In his Introduction, Touré provides a history of hiphop and its influences, and discusses his approach to interviewing. The celebrities that Touré meets with and/or writes about range from rap artists to record execs and national political figures - from Eminem, 50 Cent, DMX, and Tupac to Jennifer Capriati, Michael Jordan, Colin Powell, and Condoleezza Rice.

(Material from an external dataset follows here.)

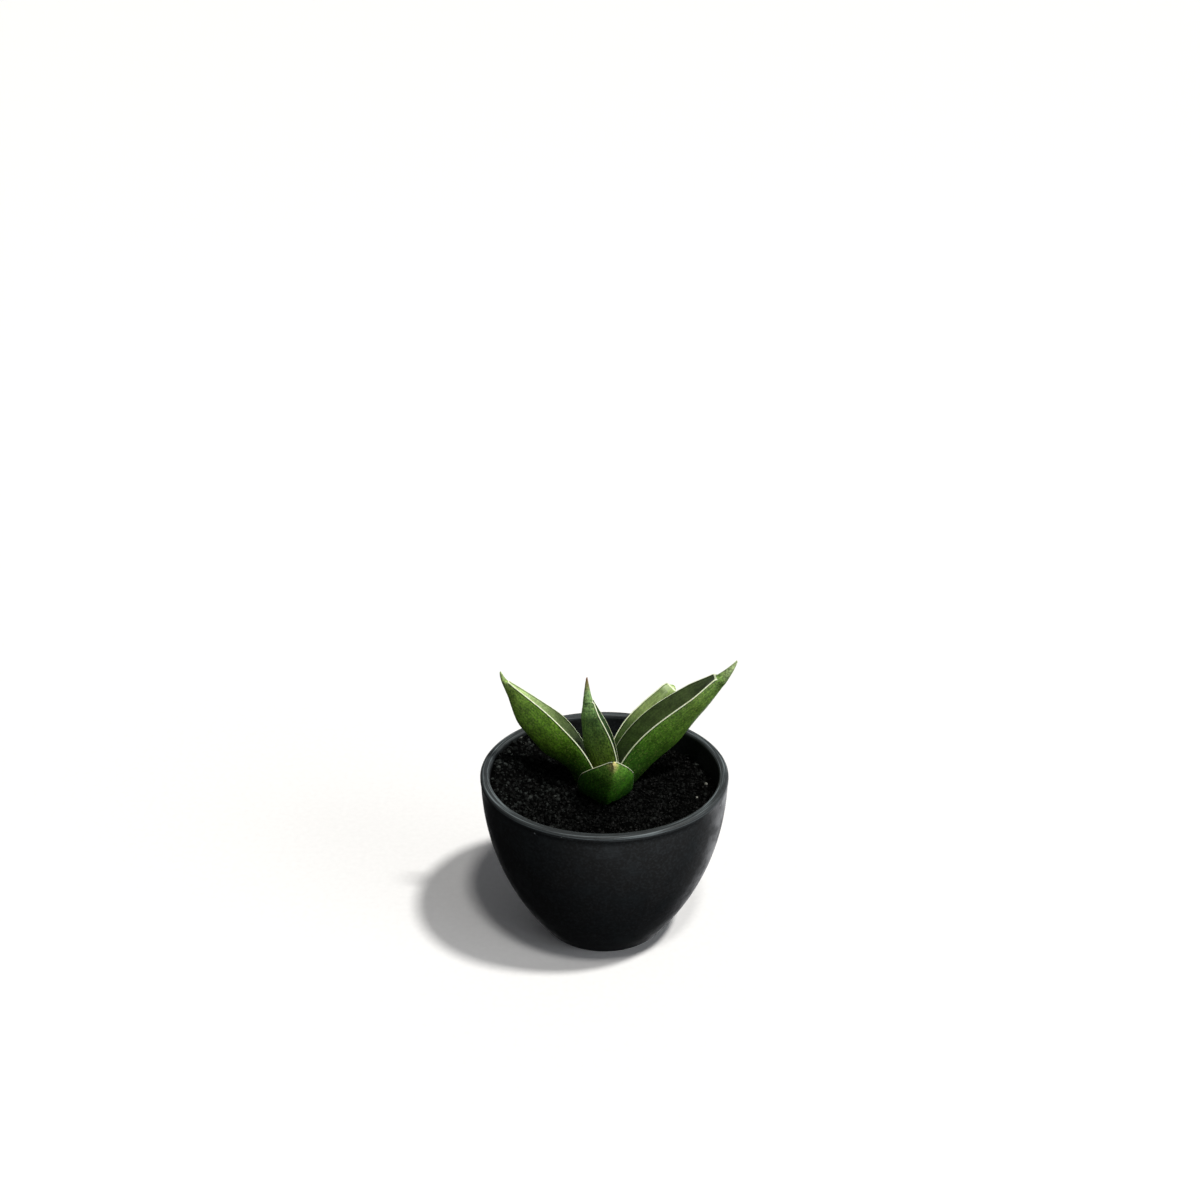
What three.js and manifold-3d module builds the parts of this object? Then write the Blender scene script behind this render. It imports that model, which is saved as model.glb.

Touré talks about Eminem as 'a family man' who's been raising a daughter, niece and half-brother, and compares him to Madonna, suggesting that 'both work with the idea that "if I can make some people hate me, then that will make those who like me love me that much more intensely."' Of 50 Cents, Touré says, 'In a heartbeat he can switch from the charm of a soft-spoken choirboy to a teeth-clenched ice-grill', and that being shot in the face helped his career by changing his sound! Touré calls DMX 'sonic testosterone', and he quotes Biggie Smalls' lyrics that reveal vulnerability in his drug dealing experiences. He tells us that 'An MC is a poet. A rapper is a performance artist.'

In 'Ships Passing in the Night', Touré speaks of Barack Obama and Colin Powell 'who make whites feel that progress has been made, that academia and the military are avenues to success for everyone, that racism is ending and equality is here.' He speaks of Beyoncé as 'a Black girl who's not so overwhelmingly nubian that white people don't appreciate her beauty.' In 'The Next Queen of Soul', he questions Alicia Keys about how it felt to do a NY photo shoot 'just a few hundred yards from Ground Zero' after 9/11. Touré interviews 'world's number three' tennis player, Jennifer Capriati. And he is harshly critical of Condoleezza Rice as a House Negro, concluding, 'She's done extremely well for herself living with her head inside the lion's mouth ... I just wonder how lonely it is in there.'

One of the final (and lighter) pieces in this witty, insightful, and thoughtful collection calls for a celebration of the fact that 'Bling-bling Makes the Dictionary', advising that for slang to survive, 'Ya gotta fill a void in the language.' Though, not knowing the musical or cultural context, a lot of Never Drank the Kool-Aid was over my head, I recommend it to anyone seeking to fill a void in their understanding of the African American experience.